The primary catalyst behind this transformation in the commercial space is occupiers who are looking to improve their own ESG credentials, to align with their employees’ evolving preferences. How occupiers engage with communities influences their ability to attract and retain talent, as many new entrants to the workforce select employers based on their commitment to purpose-driven initiatives.

According to Deloitte, approximately two in five Gen Z and Millennial employees have rejected job offers that did not align with their values, while those content with their company’s societal and environmental impact are more inclined to stay.

A changing policy landscape provides further impetus for prioritising social value, with the Social Value Act 2012 requiring social value to be assessed as part of the tender process for major government outsourcing contracts. This has spurred the creation of the national TOMs (Themes, Outcomes and Measures) framework, a useful tool to help organisations maximise positive impact and measure the value delivered.

Developers stand to benefit twice; engaging in socially responsible practices is morally commendable and strategically advantageous, creating opportunities to forge stronger and more enduring relationships with occupiers. This is good business sense – fostering positive social and environmental impact will help secure long-term leases and support value.

That all-important human touch

It may be unclear how bricks and mortar can deliver social impact but, with fresh thinking, there are various ways to help.

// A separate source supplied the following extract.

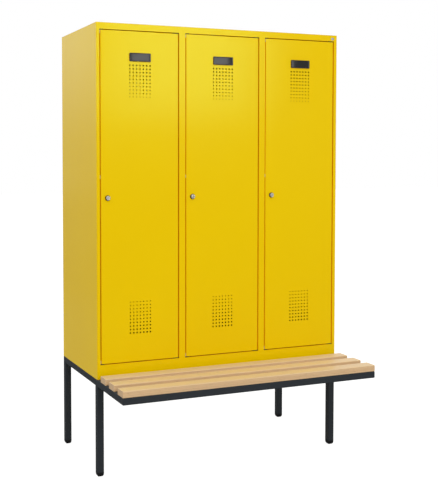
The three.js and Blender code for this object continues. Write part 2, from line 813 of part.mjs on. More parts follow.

By way of example, our team is acting as development manager at One Exchange Square, overseeing the sustainable transformation of a 1980s building into a net zero carbon office space.

The project’s social value commitments encompass a procurement strategy that pledges to invest £15 million locally during construction, a school outreach initiative, an apprenticeships and training programme, efforts to bridge socio-economic gaps by offering work placements to disadvantaged groups, adherence to a fair London living wage, ethical labour practices in the supply chain, a dedicated community manager, and partnerships with charitable organisations.

Taking it further, we are donating surplus steel from the existing building to the Oasis Academy in Lambeth for a new teaching space that they are constructing. We are also creating a “menu” of material components they can utilise in the future (cladding, partitions, doors, windows and furniture).

This initiative has garnered significant interest from potential occupiers at One Exchange Square, as it establishes a human connection that resonates with them.

Resource and material sharing are practical ways to make a difference, and this collaborative approach can extend into the occupation phase. For example, incorporating a community space within a building that local groups can utilise can be a tangible way to embed social value. M3 regularly advises clients on commercial schemes including auditoria and high quality collaboration spaces.

These spaces appeal to commercial tenants, as well as charities, educational institutions, and not-for-profit groups who welcome access during off-peak times for meetings or events. This approach also contributes to sustainability by maximising the use of workspaces in a hybrid era.

Occupiers can contribute another type of social value by leveraging their professional expertise on a pro bono basis. For instance, a financial services organisation can provide specialised financial skills locally. This form of engagement is another way for bricks and mortar to deliver lasting social value after construction is complete. The best developments will provide a thoughtfully designed and welcoming physical environment that facilitates effective ongoing outreach by occupiers.

Placing social value prominently on the agenda will be essential in 2024 where ESG-led developments need to create a point of difference

Determining who takes ownership of social value initiatives within developments is a crucial consideration. Contractors are well suited to overseeing the codified elements, but leadership is needed to drive innovation from the earliest RIBA stages.

Some large, forward-looking clients are already tuned into this need. They have the scale to employ a dedicated team to set a social agenda and need capable project managers to implement their strategy. For other clients, with a leaner footprint, their development manager plays a pivotal role by setting strategy, educating and showcasing that projects with a social value focus are more attractive to occupiers.

The financial investment need not be large; what truly matters is the commitment of effort, creativity, time, and care. Placing social value prominently on the agenda will be essential in 2024 where ESG-led developments need to create a point of difference. Striking the right balance between community needs and commercial interests requires thought, and development managers will need to work hard to ensure a harmonious integration of community impact and commercial objectives.

The three elements of ESG are inherently interlinked, and we cannot afford to allow the middle “S” to become an afterthought. Social sustainability means championing thriving communities, and it is a central tenet of responsible business practice.

Unless we start talking about it more and sharing examples, we cannot mature beyond current standards. Socially impactful real estate will become steadily more crucial over the next few years and, as an industry, we will have to up our game.